→ **OBJECTIVE**
Please find all lines in the data that hold the string "continues" and copy them.

→ **DATA SECTION**

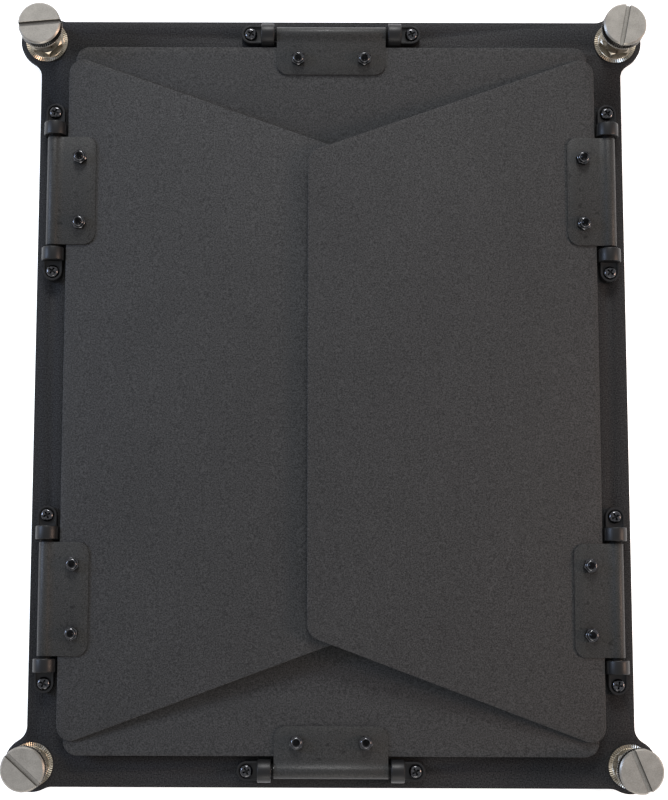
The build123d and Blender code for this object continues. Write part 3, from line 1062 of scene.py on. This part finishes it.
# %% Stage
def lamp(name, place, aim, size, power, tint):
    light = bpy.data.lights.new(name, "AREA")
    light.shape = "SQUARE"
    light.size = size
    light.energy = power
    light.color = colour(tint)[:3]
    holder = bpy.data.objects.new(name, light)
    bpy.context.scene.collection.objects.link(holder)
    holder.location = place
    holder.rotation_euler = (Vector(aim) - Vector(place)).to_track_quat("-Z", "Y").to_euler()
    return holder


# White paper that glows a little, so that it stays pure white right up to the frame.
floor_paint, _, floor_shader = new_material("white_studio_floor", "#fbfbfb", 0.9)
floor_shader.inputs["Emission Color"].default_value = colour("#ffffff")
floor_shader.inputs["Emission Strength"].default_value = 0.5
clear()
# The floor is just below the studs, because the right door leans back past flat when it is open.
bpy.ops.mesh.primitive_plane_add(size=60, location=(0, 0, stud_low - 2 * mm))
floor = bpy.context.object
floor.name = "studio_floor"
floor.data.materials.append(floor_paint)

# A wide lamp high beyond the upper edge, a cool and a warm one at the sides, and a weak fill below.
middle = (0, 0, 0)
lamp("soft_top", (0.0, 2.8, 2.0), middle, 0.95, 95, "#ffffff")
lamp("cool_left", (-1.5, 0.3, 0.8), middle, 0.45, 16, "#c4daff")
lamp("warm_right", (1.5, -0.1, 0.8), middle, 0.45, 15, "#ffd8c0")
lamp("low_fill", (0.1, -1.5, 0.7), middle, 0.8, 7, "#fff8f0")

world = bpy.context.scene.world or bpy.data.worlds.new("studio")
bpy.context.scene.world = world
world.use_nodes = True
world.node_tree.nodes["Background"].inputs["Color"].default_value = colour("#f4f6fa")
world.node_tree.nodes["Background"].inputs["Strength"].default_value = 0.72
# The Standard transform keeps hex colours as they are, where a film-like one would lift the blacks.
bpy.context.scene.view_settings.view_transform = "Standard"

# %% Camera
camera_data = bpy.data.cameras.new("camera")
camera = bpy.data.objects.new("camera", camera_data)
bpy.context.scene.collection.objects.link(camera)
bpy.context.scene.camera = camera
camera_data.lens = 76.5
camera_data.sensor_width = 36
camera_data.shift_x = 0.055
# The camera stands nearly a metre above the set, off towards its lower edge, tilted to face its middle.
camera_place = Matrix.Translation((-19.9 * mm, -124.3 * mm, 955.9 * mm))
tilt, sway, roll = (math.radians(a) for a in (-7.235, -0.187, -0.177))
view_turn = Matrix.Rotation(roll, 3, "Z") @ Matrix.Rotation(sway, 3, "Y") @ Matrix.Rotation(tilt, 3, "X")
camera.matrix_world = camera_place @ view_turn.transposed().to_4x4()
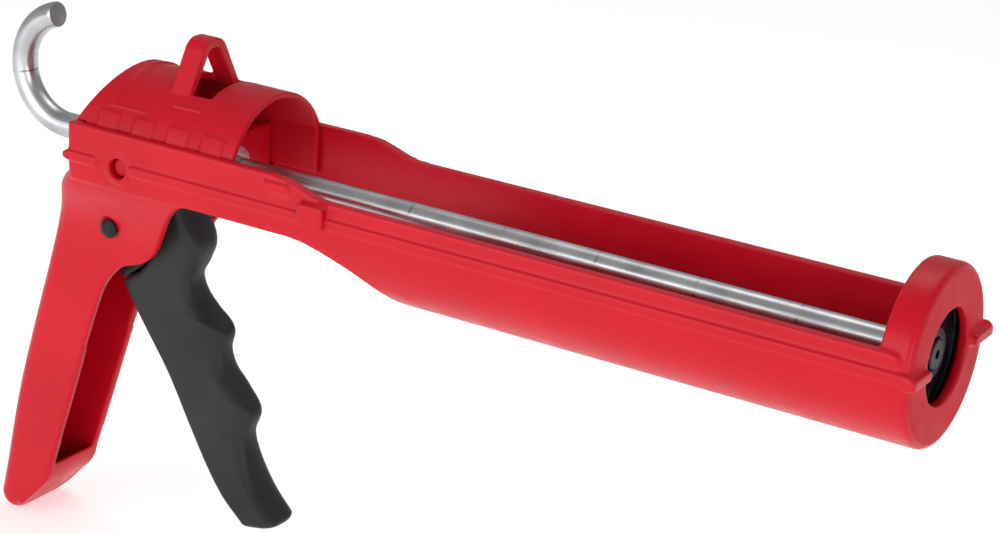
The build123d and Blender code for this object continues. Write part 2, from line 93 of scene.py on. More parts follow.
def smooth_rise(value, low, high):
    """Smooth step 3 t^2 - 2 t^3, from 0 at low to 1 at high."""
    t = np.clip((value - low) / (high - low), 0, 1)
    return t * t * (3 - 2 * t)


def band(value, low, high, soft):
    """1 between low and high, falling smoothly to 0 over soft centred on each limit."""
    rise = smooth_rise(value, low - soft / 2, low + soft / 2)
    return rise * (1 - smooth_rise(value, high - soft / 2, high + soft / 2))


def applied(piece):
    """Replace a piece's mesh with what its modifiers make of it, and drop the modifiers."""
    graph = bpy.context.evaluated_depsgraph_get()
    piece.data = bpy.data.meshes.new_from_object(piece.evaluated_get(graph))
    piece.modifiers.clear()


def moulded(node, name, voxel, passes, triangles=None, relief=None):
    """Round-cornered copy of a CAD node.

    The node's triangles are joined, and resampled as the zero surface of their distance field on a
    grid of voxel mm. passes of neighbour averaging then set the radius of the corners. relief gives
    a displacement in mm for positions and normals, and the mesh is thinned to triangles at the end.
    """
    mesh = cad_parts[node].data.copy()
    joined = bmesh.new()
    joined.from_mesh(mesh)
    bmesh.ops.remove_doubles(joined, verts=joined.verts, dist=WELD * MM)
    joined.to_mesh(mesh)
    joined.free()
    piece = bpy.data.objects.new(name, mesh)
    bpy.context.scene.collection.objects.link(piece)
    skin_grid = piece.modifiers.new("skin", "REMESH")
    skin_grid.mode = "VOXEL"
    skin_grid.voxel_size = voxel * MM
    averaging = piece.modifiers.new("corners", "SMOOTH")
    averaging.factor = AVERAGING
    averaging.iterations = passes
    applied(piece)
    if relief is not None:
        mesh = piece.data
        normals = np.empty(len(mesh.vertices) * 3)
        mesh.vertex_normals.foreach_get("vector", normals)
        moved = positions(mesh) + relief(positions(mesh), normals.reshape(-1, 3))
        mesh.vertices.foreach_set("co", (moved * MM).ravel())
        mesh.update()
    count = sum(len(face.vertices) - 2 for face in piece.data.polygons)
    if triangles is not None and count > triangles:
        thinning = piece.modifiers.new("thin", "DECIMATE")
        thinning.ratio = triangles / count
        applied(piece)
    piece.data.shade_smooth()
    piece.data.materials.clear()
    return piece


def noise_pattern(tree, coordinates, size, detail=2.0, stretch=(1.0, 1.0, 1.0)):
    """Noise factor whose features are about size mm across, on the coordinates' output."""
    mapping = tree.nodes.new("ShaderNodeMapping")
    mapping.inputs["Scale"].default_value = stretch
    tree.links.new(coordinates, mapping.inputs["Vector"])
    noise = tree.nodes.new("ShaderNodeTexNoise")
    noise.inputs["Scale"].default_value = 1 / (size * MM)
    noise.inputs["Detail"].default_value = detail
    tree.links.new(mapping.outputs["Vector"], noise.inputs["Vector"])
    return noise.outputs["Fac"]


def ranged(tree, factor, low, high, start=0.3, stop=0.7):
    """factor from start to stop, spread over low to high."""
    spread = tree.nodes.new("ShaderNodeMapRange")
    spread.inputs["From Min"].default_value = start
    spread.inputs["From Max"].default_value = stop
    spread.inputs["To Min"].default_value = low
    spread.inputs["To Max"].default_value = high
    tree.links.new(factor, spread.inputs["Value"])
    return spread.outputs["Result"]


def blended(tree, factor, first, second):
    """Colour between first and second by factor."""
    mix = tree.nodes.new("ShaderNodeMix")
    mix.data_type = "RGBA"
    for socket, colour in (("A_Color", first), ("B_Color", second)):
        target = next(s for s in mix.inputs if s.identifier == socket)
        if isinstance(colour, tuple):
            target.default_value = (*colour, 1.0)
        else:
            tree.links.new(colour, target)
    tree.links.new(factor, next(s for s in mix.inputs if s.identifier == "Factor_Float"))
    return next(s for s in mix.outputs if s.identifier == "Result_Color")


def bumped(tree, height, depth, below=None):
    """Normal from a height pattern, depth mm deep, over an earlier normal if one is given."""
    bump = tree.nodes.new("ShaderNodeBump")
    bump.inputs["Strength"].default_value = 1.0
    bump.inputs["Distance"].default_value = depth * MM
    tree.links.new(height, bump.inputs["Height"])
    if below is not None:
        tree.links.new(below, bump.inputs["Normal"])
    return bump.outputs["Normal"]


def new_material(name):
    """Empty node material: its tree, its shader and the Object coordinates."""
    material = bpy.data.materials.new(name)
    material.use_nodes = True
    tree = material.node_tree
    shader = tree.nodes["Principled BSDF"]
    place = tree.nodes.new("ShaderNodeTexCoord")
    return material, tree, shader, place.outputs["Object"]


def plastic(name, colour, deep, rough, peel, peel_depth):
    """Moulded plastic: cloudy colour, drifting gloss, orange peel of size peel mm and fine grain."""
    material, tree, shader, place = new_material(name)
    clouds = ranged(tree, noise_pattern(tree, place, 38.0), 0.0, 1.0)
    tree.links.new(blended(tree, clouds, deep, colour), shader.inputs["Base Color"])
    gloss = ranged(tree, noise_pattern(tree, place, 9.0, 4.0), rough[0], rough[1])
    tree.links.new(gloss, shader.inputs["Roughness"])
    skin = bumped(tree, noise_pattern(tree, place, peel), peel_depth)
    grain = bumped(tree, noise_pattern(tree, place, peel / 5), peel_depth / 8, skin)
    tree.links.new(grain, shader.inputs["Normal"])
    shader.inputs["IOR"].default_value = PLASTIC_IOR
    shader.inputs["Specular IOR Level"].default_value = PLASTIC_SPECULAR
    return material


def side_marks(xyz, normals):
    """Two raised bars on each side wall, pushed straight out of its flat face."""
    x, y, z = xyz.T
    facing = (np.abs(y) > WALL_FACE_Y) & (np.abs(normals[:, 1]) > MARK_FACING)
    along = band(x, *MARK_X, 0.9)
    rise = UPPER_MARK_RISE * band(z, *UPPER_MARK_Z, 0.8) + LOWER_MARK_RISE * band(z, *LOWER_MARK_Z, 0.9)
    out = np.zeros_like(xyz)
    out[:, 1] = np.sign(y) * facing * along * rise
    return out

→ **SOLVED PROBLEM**
The build123d and Blender code for this object continues. Write part 3, from line 1062 of scene.py on. This part finishes it.
The build123d and Blender code for this object continues. Write part 2, from line 93 of scene.py on. More parts follow.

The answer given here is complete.